Lew Rockwell reveals collectivism is a lie, and a lie from Lucifer himself because only the individual with God can build true prosperity.  Rockwell divulges the lie when he explains that we, as individuals, must build it ourselves.  This illustrates the analogy of Lucifer versus God is parallel to the State versus the Individual.  The collectivist state “fastens a huge, violent, lumbering state on the free market that drains its capital and productivity like a deadly parasite on a host.”[5]  Government can only consume or destroy wealth, and as Ludwig von Mises astutely asserted, “State interference in economic life, which calls itself ‘economic policy’, has done nothing but destroy economic life.”[6]

This is why American at its founding attached itself to God the Creator, not to the State.

[1] Ben O’Neill, 2011, “The Vampire Economy and the Market: An Assessment of Economic and Political Dynamics,” (New Perspectives on Political Economy: A bilingual interdisciplinary journal, Vol. 7, No. 1), p. 143.

[2] Ben O’Neill, 2011, “The Vampire Economy and the Market: An Assessment of Economic and Political Dynamics,” (New Perspectives on Political Economy: A bilingual interdisciplinary journal, Vol. 7, No. 1), p. 141.

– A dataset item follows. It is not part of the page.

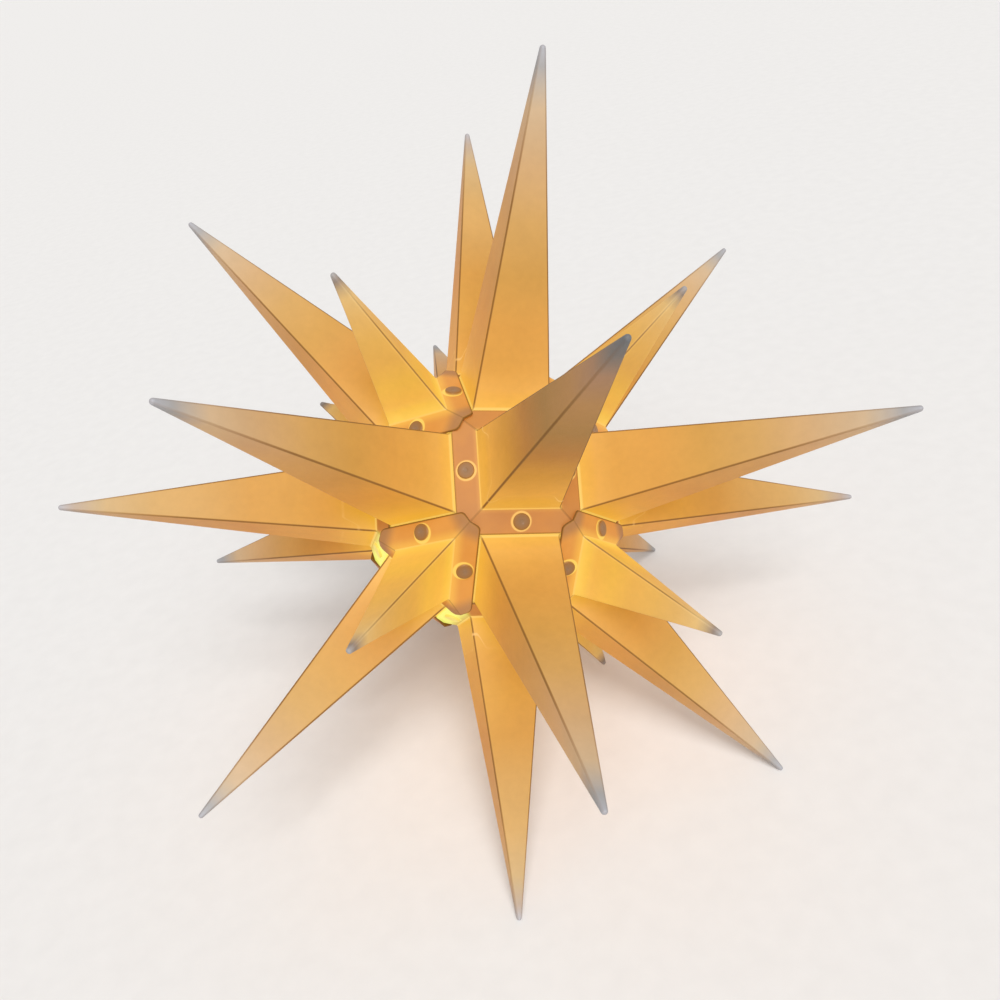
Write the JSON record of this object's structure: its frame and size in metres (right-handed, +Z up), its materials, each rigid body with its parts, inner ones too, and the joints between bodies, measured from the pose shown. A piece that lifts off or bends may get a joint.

[3] Ludwig von Mises, 1998 (originally published in 1949), Human Action: A Treatise on Economics, (Auburn, AL: Ludwig von Mises Institute), pp. 713-715, Chapter 27, Section 2.

[4] Daniel James Sanchez, September 5, 2012, “False Choices and the True Dilemma,” Mises Daily, (Auburn, AL: Ludwig von Mises Institute), [http://mises.org/daily/5080/False-Choices-and-the-True-Dilemma].

[5] Llewellyn H. Rockwell Jr., October 7, 2011, “The Fascist Threat,” Mises Daily, (Auburn, AL: Ludwig von Mises Institute), [http://mises.org/daily/5752/The-Fascist-Threat].

[6] Ludwig von Mises, 2011 (Taken from 1951 edition from Yale University Press, New Haven, CT, which was an English translation of his original 1922 German publication, Die Gemeinwirtschaft), Socialism: An Economic and Sociological Analysis, (Auburn, AL: Ludwig von Mises Institute), p. 469.